*COLLECTED MATERIAL*
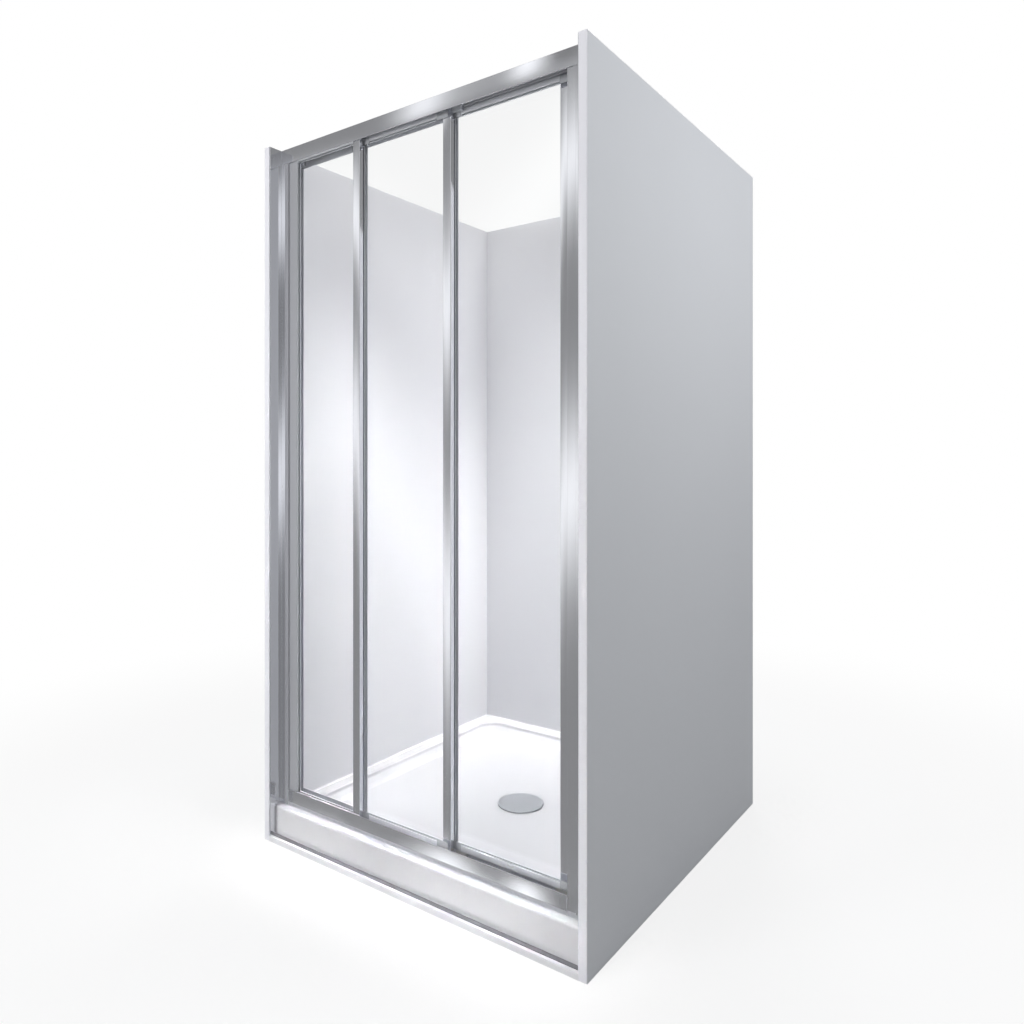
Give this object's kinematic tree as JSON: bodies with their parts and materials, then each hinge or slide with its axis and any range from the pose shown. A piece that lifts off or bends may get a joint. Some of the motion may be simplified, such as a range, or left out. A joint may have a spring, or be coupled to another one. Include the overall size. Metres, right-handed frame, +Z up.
{
  "type": "shower enclosure with sliding door",
  "caption": "Alcove shower enclosure: boarded walls round a low tray with a central waste, closed by a framed glass front whose door and middle panel slide behind a fixed panel.",
  "frame": {"origin": "on the floor, in the middle of the plan", "axes": "+X to the right along the glass front, +Y from the front to the back wall, +Z up"},
  "size_m": [1.02, 1, 1.9],
  "materials": {
    "wall_board": "satin grey laminate on moisture-resistant board",
    "floor_board": "white laminate on moisture-resistant board",
    "edge_band": "white edge banding",
    "acrylic_lining": "gloss white acrylic",
    "acrylic_tray": "gloss white acrylic",
    "foam": "dense moulded support block",
    "silicone": "white silicone",
    "timber": "beech",
    "steel": "stainless steel",
    "waste_plastic": "moulded white plastic",
    "waste_metal": "satin chrome",
    "gasket_rubber": "grey vinyl and rubber",
    "dark_trim": "dark satin",
    "polished_aluminium": "bright polished",
    "safety_glass": "clear toughened glass",
    "magnet_strip": "magnetic strip in pale vinyl",
    "nylon": "nylon",
    "grey_plastic": "moulded grey plastic",
    "carrier_steel": "pressed stainless steel"
  },
  "bodies": {
    "enclosure": {"back_liner": "acrylic_lining", "back_wall": "wall_board", "channel_screws": "steel", "closing_jamb": "polished_aluminium", "dowels": "timber", "edge_bands": "edge_band", "fixed_bottom_rail": "polished_aluminium", "fixed_gasket": "gasket_rubber", "fixed_glass": "safety_glass", "fixed_inner_stile": "polished_aluminium", "fixed_outer_stile": "polished_aluminium", "fixed_top_rail": "polished_aluminium", "fixed_wiper": "gasket_rubber", "floor_panel": "floor_board", "head_rail": "polished_aluminium", "jamb_magnet": "magnet_strip", "left_channel": "polished_aluminium", "left_liner": "acrylic_lining", "left_wall": "wall_board", "plinth_trim": "dark_trim", "right_channel": "polished_aluminium", "right_liner": "acrylic_lining", "right_wall": "wall_board", "rim_seal": "silicone", "sill_rail": "polished_aluminium", "sill_seal": "silicone", "track_buffers": "gasket_rubber", "tray": "acrylic_tray", "tray_support": "foam", "waste_body": "waste_plastic", "waste_cover": "waste_metal", "waste_gasket": "gasket_rubber", "waste_nut": "waste_plastic"},
    "door": {"door_axles": "steel", "door_bottom_rail": "polished_aluminium", "door_carriers": "carrier_steel", "door_corner_plates": "grey_plastic", "door_gasket": "gasket_rubber", "door_glass": "safety_glass", "door_guides": "nylon", "door_leading_stile": "polished_aluminium", "door_magnet": "magnet_strip", "door_top_rail": "polished_aluminium", "door_trailing_stile": "polished_aluminium"},
    "middle_panel": {"middle_axles": "steel", "middle_bottom_rail": "polished_aluminium", "middle_carriers": "carrier_steel", "middle_corner_plates": "grey_plastic", "middle_gasket": "gasket_rubber", "middle_glass": "safety_glass", "middle_guides": "nylon", "middle_inner_stile": "polished_aluminium", "middle_outer_stile": "polished_aluminium", "middle_top_rail": "polished_aluminium", "middle_wiper": "gasket_rubber"},
    "door_left_roller_wheel": {"door_left_roller": "nylon"},
    "door_right_roller_wheel": {"door_right_roller": "nylon"},
    "middle_left_roller_wheel": {"middle_left_roller": "nylon"},
    "middle_right_roller_wheel": {"middle_right_roller": "nylon"}
  },
  "joints": [
    {"name": "door_slide", "type": "slide", "parent": "enclosure", "child": "door", "axis": [-1, 0, 0], "range_m": [0, 0.529]},
    {"name": "middle_slide", "type": "slide", "parent": "enclosure", "child": "middle_panel", "axis": [-1, 0, 0], "range_m": [0, 0.24]},
    {"name": "door_left_spin", "type": "hinge", "parent": "door", "child": "door_left_roller_wheel", "pos_m": [0.123, -0.422, 1.8823], "axis": [0, -1, 0], "range_deg": [0, 3790]},
    {"name": "door_right_spin", "type": "hinge", "parent": "door", "child": "door_right_roller_wheel", "pos_m": [0.4015, -0.422, 1.8823], "axis": [0, -1, 0], "range_deg": [0, 3790]},
    {"name": "middle_left_spin", "type": "hinge", "parent": "middle_panel", "child": "middle_left_roller_wheel", "pos_m": [-0.166, -0.4385, 1.8823], "axis": [0, -1, 0], "range_deg": [0, 1720]},
    {"name": "middle_right_spin", "type": "hinge", "parent": "middle_panel", "child": "middle_right_roller_wheel", "pos_m": [0.067, -0.4385, 1.8823], "axis": [0, -1, 0], "range_deg": [0, 1720]}
  ],
  "couplings": [
    {"joint": "middle_slide", "follows": "door_slide", "ratio": 0.45369},
    {"joint": "door_left_spin", "follows": "door_slide", "rad_per_m": 125},
    {"joint": "door_right_spin", "follows": "door_slide", "rad_per_m": 125},
    {"joint": "middle_left_spin", "follows": "door_slide", "rad_per_m": 56.711},
    {"joint": "middle_right_spin", "follows": "door_slide", "rad_per_m": 56.711}
  ]
}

*TO BE DONE*
Every line of the data above should be copied exactly.

*ANSWER TO THIS PROBLEM*
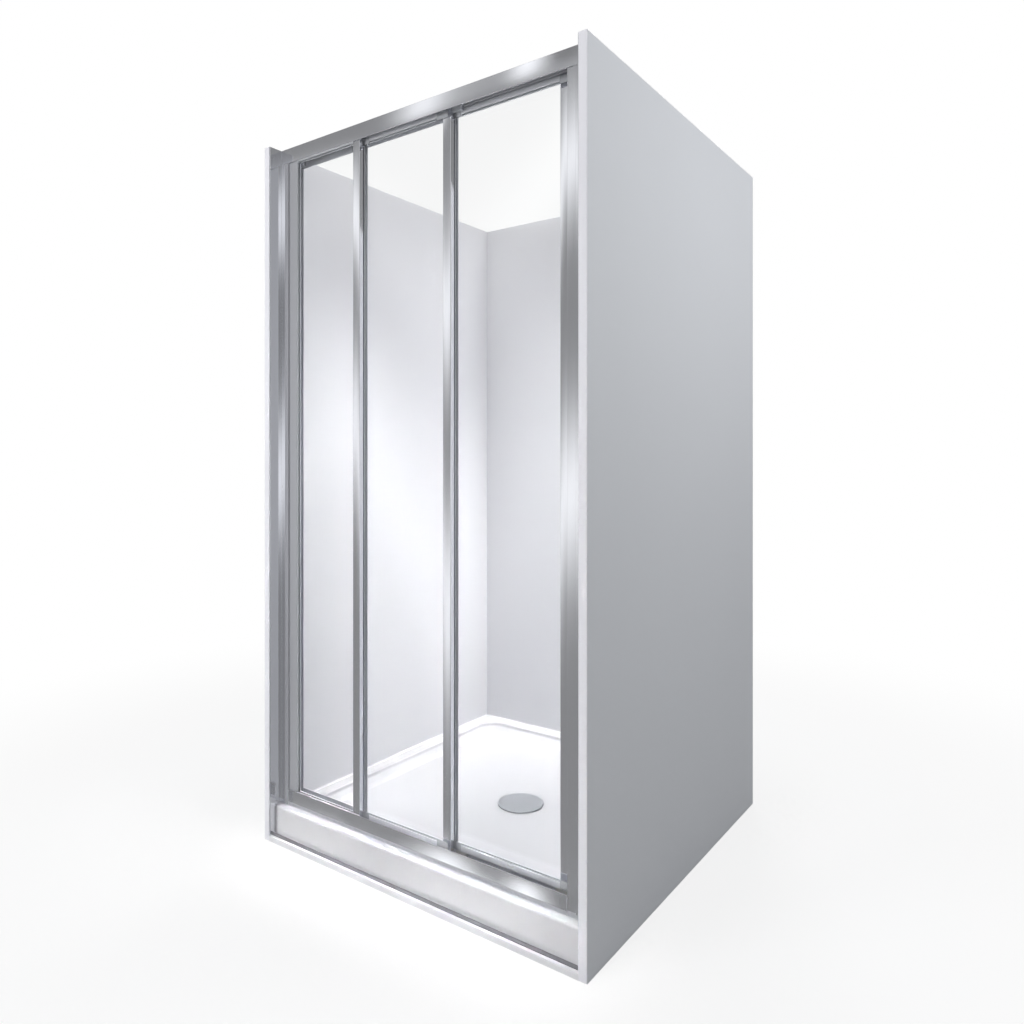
Give this object's kinematic tree as JSON: bodies with their parts and materials, then each hinge or slide with its axis and any range from the pose shown. A piece that lifts off or bends may get a joint. Some of the motion may be simplified, such as a range, or left out. A joint may have a spring, or be coupled to another one. Include the overall size. Metres, right-handed frame, +Z up.
{
  "type": "shower enclosure with sliding door",
  "caption": "Alcove shower enclosure: boarded walls round a low tray with a central waste, closed by a framed glass front whose door and middle panel slide behind a fixed panel.",
  "frame": {"origin": "on the floor, in the middle of the plan", "axes": "+X to the right along the glass front, +Y from the front to the back wall, +Z up"},
  "size_m": [1.02, 1, 1.9],
  "materials": {
    "wall_board": "satin grey laminate on moisture-resistant board",
    "floor_board": "white laminate on moisture-resistant board",
    "edge_band": "white edge banding",
    "acrylic_lining": "gloss white acrylic",
    "acrylic_tray": "gloss white acrylic",
    "foam": "dense moulded support block",
    "silicone": "white silicone",
    "timber": "beech",
    "steel": "stainless steel",
    "waste_plastic": "moulded white plastic",
    "waste_metal": "satin chrome",
    "gasket_rubber": "grey vinyl and rubber",
    "dark_trim": "dark satin",
    "polished_aluminium": "bright polished",
    "safety_glass": "clear toughened glass",
    "magnet_strip": "magnetic strip in pale vinyl",
    "nylon": "nylon",
    "grey_plastic": "moulded grey plastic",
    "carrier_steel": "pressed stainless steel"
  },
  "bodies": {
    "enclosure": {"back_liner": "acrylic_lining", "back_wall": "wall_board", "channel_screws": "steel", "closing_jamb": "polished_aluminium", "dowels": "timber", "edge_bands": "edge_band", "fixed_bottom_rail": "polished_aluminium", "fixed_gasket": "gasket_rubber", "fixed_glass": "safety_glass", "fixed_inner_stile": "polished_aluminium", "fixed_outer_stile": "polished_aluminium", "fixed_top_rail": "polished_aluminium", "fixed_wiper": "gasket_rubber", "floor_panel": "floor_board", "head_rail": "polished_aluminium", "jamb_magnet": "magnet_strip", "left_channel": "polished_aluminium", "left_liner": "acrylic_lining", "left_wall": "wall_board", "plinth_trim": "dark_trim", "right_channel": "polished_aluminium", "right_liner": "acrylic_lining", "right_wall": "wall_board", "rim_seal": "silicone", "sill_rail": "polished_aluminium", "sill_seal": "silicone", "track_buffers": "gasket_rubber", "tray": "acrylic_tray", "tray_support": "foam", "waste_body": "waste_plastic", "waste_cover": "waste_metal", "waste_gasket": "gasket_rubber", "waste_nut": "waste_plastic"},
    "door": {"door_axles": "steel", "door_bottom_rail": "polished_aluminium", "door_carriers": "carrier_steel", "door_corner_plates": "grey_plastic", "door_gasket": "gasket_rubber", "door_glass": "safety_glass", "door_guides": "nylon", "door_leading_stile": "polished_aluminium", "door_magnet": "magnet_strip", "door_top_rail": "polished_aluminium", "door_trailing_stile": "polished_aluminium"},
    "middle_panel": {"middle_axles": "steel", "middle_bottom_rail": "polished_aluminium", "middle_carriers": "carrier_steel", "middle_corner_plates": "grey_plastic", "middle_gasket": "gasket_rubber", "middle_glass": "safety_glass", "middle_guides": "nylon", "middle_inner_stile": "polished_aluminium", "middle_outer_stile": "polished_aluminium", "middle_top_rail": "polished_aluminium", "middle_wiper": "gasket_rubber"},
    "door_left_roller_wheel": {"door_left_roller": "nylon"},
    "door_right_roller_wheel": {"door_right_roller": "nylon"},
    "middle_left_roller_wheel": {"middle_left_roller": "nylon"},
    "middle_right_roller_wheel": {"middle_right_roller": "nylon"}
  },
  "joints": [
    {"name": "door_slide", "type": "slide", "parent": "enclosure", "child": "door", "axis": [-1, 0, 0], "range_m": [0, 0.529]},
    {"name": "middle_slide", "type": "slide", "parent": "enclosure", "child": "middle_panel", "axis": [-1, 0, 0], "range_m": [0, 0.24]},
    {"name": "door_left_spin", "type": "hinge", "parent": "door", "child": "door_left_roller_wheel", "pos_m": [0.123, -0.422, 1.8823], "axis": [0, -1, 0], "range_deg": [0, 3790]},
    {"name": "door_right_spin", "type": "hinge", "parent": "door", "child": "door_right_roller_wheel", "pos_m": [0.4015, -0.422, 1.8823], "axis": [0, -1, 0], "range_deg": [0, 3790]},
    {"name": "middle_left_spin", "type": "hinge", "parent": "middle_panel", "child": "middle_left_roller_wheel", "pos_m": [-0.166, -0.4385, 1.8823], "axis": [0, -1, 0], "range_deg": [0, 1720]},
    {"name": "middle_right_spin", "type": "hinge", "parent": "middle_panel", "child": "middle_right_roller_wheel", "pos_m": [0.067, -0.4385, 1.8823], "axis": [0, -1, 0], "range_deg": [0, 1720]}
  ],
  "couplings": [
    {"joint": "middle_slide", "follows": "door_slide", "ratio": 0.45369},
    {"joint": "door_left_spin", "follows": "door_slide", "rad_per_m": 125},
    {"joint": "door_right_spin", "follows": "door_slide", "rad_per_m": 125},
    {"joint": "middle_left_spin", "follows": "door_slide", "rad_per_m": 56.711},
    {"joint": "middle_right_spin", "follows": "door_slide", "rad_per_m": 56.711}
  ]
}